Line by line, reproduce exactly the beginning of the listing below, ending with the line that contains "FONT_PER_HEIGHT, BOLD_PER_HEIGHT = 1.42, 0.028" and adding nothing.
━━━━━━━━━━━━━━━━
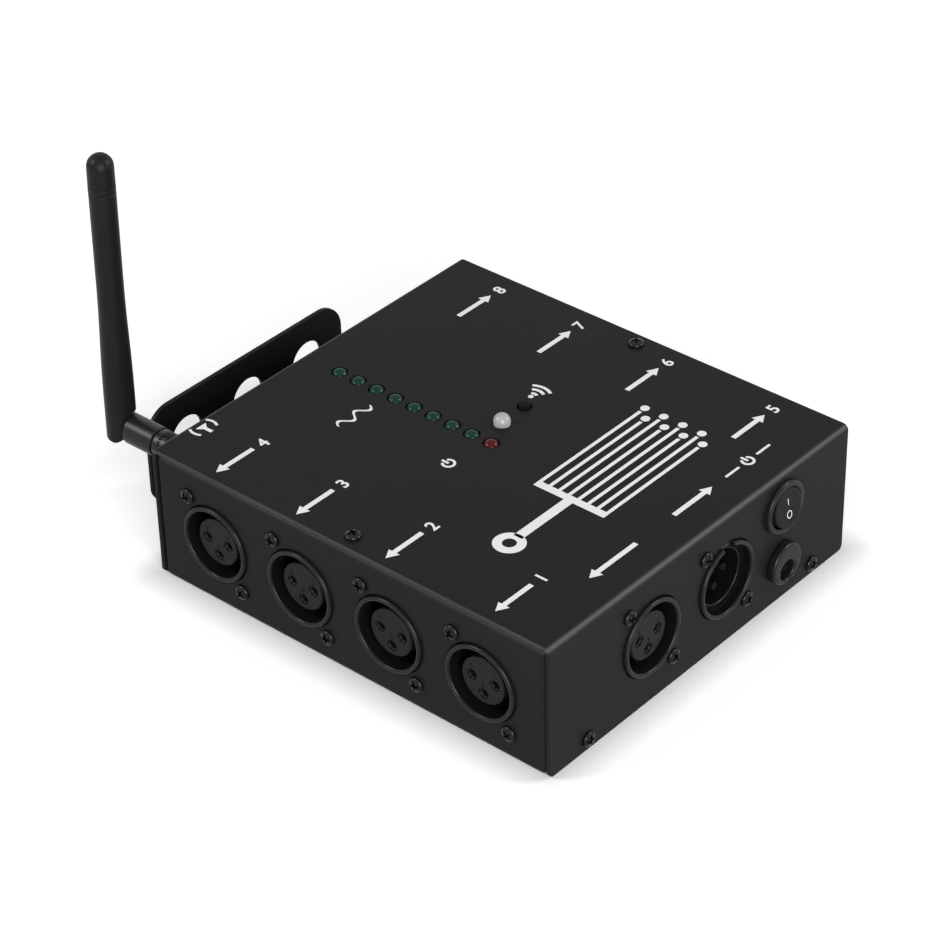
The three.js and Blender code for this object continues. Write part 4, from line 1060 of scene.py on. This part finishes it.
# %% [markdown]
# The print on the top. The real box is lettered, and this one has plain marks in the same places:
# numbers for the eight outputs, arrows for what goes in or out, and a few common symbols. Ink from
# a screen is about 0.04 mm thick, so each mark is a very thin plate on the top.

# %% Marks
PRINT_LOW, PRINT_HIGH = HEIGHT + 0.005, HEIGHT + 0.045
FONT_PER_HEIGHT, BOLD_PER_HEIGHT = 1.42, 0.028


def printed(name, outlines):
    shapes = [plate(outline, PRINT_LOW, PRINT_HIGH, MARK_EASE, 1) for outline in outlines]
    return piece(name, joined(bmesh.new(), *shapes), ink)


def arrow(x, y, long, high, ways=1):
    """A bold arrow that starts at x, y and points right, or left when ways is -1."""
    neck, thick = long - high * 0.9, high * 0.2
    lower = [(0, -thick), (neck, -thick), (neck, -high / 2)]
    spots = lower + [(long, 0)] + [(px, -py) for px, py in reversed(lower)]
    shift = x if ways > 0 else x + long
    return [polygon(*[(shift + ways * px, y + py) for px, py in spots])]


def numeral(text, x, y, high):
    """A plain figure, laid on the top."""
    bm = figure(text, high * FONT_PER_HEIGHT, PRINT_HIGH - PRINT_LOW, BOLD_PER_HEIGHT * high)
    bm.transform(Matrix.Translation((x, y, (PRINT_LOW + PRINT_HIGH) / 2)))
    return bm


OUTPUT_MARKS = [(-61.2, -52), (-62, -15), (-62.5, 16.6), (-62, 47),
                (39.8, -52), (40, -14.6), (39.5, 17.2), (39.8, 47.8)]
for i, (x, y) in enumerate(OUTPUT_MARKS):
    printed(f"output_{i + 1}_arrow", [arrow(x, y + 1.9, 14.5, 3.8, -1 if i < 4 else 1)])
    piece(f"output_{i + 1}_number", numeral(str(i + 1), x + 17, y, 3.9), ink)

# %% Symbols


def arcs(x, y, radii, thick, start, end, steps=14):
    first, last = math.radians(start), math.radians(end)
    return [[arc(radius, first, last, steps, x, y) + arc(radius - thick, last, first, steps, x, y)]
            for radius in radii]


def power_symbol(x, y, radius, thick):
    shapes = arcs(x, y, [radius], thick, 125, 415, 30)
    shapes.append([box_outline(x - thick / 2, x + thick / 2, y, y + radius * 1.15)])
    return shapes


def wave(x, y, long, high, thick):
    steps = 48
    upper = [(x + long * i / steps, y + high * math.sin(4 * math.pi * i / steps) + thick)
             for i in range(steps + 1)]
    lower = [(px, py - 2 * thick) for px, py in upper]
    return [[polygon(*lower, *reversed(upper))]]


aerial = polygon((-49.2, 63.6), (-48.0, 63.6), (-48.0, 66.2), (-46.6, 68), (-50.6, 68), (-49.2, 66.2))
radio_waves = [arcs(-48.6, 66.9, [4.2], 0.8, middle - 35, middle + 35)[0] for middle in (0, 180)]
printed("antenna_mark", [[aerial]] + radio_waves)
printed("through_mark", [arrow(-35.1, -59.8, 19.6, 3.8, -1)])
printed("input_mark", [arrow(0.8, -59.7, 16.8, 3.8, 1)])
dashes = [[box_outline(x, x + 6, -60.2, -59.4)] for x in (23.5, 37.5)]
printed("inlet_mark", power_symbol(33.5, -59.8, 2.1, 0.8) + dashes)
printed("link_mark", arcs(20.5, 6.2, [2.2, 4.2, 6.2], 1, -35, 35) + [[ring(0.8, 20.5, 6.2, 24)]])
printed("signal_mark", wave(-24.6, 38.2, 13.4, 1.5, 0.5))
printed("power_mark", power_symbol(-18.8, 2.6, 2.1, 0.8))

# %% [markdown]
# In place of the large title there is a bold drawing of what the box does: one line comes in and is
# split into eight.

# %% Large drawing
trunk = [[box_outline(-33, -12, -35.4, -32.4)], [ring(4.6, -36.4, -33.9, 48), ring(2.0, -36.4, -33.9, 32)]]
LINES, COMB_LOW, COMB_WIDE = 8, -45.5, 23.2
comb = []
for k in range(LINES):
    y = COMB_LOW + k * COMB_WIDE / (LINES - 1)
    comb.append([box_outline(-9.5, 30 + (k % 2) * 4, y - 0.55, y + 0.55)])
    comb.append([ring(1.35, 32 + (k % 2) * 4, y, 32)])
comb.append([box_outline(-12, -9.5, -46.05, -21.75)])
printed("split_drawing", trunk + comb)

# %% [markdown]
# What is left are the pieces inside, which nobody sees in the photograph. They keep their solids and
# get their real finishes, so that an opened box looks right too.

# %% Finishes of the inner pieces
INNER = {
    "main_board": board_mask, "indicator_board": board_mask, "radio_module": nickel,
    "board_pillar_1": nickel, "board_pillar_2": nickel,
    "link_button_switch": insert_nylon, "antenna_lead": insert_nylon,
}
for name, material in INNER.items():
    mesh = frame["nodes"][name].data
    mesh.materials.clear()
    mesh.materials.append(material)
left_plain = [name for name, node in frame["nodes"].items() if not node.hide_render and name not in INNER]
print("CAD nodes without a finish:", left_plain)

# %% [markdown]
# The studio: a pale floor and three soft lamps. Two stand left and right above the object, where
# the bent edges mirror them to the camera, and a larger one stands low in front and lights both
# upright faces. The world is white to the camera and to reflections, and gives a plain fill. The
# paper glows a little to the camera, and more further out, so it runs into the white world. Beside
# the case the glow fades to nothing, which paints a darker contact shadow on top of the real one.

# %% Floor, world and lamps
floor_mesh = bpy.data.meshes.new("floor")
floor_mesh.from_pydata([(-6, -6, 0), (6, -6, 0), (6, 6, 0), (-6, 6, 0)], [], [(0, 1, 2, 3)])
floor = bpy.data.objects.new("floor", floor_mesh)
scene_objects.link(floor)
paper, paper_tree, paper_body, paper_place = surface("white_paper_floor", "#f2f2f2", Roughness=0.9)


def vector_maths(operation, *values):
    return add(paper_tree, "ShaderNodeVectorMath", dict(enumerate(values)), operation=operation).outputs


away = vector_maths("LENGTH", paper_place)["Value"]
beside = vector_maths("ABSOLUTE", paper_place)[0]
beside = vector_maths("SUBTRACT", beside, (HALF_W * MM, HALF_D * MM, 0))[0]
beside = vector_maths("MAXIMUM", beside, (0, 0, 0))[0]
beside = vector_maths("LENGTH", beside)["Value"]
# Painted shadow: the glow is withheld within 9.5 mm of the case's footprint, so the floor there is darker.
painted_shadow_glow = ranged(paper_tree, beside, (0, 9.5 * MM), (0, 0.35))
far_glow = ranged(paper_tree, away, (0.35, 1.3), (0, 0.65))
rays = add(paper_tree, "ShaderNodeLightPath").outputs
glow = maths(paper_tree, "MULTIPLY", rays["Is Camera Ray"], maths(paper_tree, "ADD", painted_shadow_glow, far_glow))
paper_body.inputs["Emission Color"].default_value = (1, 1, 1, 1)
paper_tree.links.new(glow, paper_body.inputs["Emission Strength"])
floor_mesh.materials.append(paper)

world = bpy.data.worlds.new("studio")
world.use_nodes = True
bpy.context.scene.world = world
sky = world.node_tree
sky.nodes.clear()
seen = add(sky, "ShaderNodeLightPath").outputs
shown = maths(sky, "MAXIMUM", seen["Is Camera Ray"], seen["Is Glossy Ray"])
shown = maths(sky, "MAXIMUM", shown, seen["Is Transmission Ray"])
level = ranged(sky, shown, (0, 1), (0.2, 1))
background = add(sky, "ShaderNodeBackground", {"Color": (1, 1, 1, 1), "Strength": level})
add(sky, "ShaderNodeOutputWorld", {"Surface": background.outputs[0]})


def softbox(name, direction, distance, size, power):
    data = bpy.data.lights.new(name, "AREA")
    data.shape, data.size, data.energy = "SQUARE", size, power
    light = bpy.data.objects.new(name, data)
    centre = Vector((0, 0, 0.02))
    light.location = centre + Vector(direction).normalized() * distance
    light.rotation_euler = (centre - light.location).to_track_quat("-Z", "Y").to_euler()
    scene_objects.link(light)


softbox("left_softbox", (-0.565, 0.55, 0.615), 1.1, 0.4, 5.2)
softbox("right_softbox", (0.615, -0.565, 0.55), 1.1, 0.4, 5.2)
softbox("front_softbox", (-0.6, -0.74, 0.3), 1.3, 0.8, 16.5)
━━━━━━━━━━━━━━━━
** CORRECT OUTPUT **
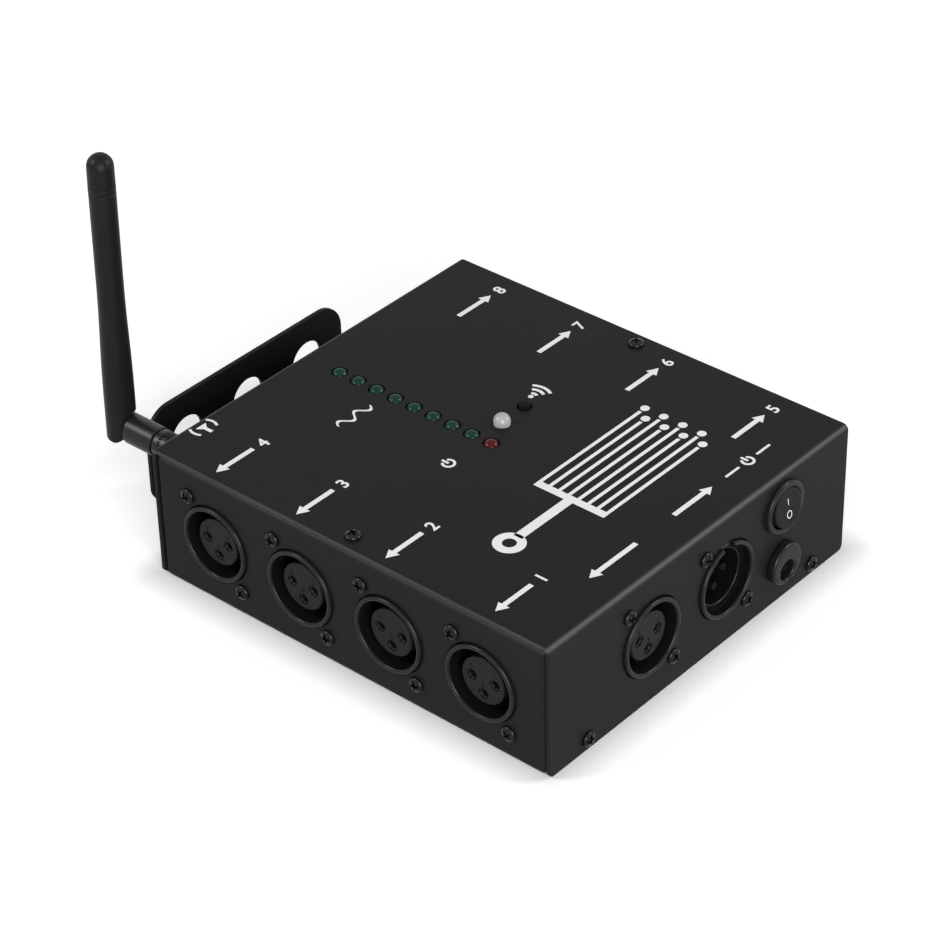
The three.js and Blender code for this object continues. Write part 4, from line 1060 of scene.py on. This part finishes it.
# %% [markdown]
# The print on the top. The real box is lettered, and this one has plain marks in the same places:
# numbers for the eight outputs, arrows for what goes in or out, and a few common symbols. Ink from
# a screen is about 0.04 mm thick, so each mark is a very thin plate on the top.

# %% Marks
PRINT_LOW, PRINT_HIGH = HEIGHT + 0.005, HEIGHT + 0.045
FONT_PER_HEIGHT, BOLD_PER_HEIGHT = 1.42, 0.028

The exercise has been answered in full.